Services offer a great way to dynamically find and react to the placement of where your workloads are running. Once your application can find a service, you are free to stop worrying about where things are running and when they move. Kubernetes will take care of the details of container placement.



## ReplicaSets



Previously we covered how to run individual containers as pods. But pods are essentially one-off singletons. More often than not, you want multiple replicas running at a particular time for the following reasons:



* Redundancy - Failure can be tolerated

* Scale - More requests can be handled

* Sharding - Different parts of a computation can be handled in parallel



A ReplicaSet acts as a cluster-wide Pod manager, ensuring that the right types and number of Pods are running at all times.



They are the building blocks used to describe common application deployment patterns and provide the underpinnings of self-healing for our applications at the infrastructure level. The act of managing the replicated Pods is an example of a _reconciliation_ loop.

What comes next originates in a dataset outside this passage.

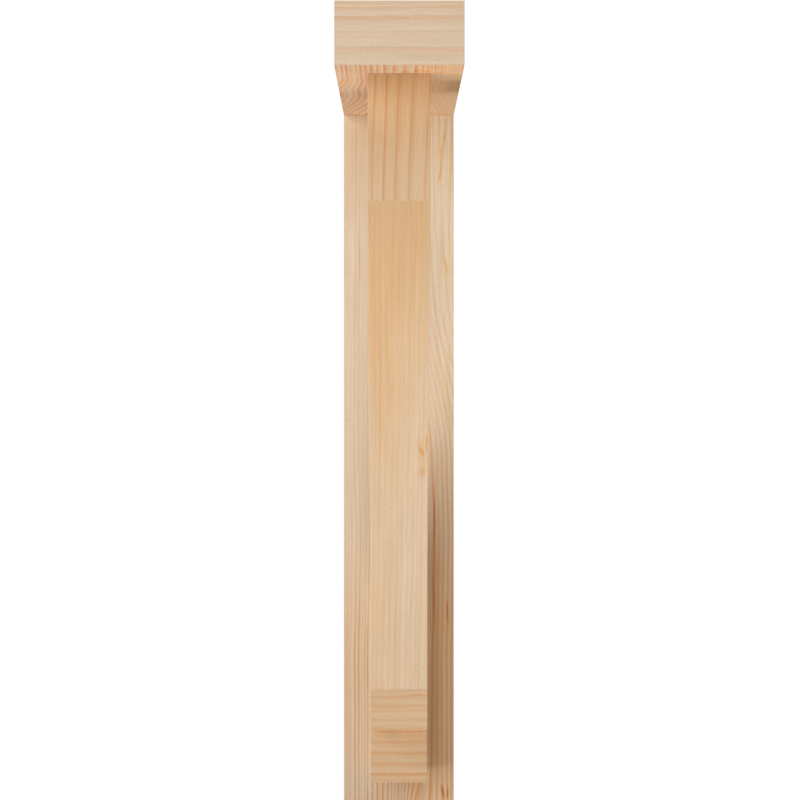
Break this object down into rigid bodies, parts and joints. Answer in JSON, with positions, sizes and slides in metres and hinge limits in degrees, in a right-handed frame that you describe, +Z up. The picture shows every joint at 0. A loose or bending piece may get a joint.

The reconciliation loop is constantly running, observing the current state of the world and taking action to try to make the observed state match the desired state. This approach is inherently goal-driven, self-healing, and it can often be easily expressed in a few lines of code.



One of the key themes that runs through Kubernetes is decoupling. In particular, all of the core concepts are modular with respect to each other and they are swappable with other components. In this spirit, the relationship between ReplicaSets and Pods is loosely coupled. ReplicaSets use label queries to identify the set of Pods they should be managing.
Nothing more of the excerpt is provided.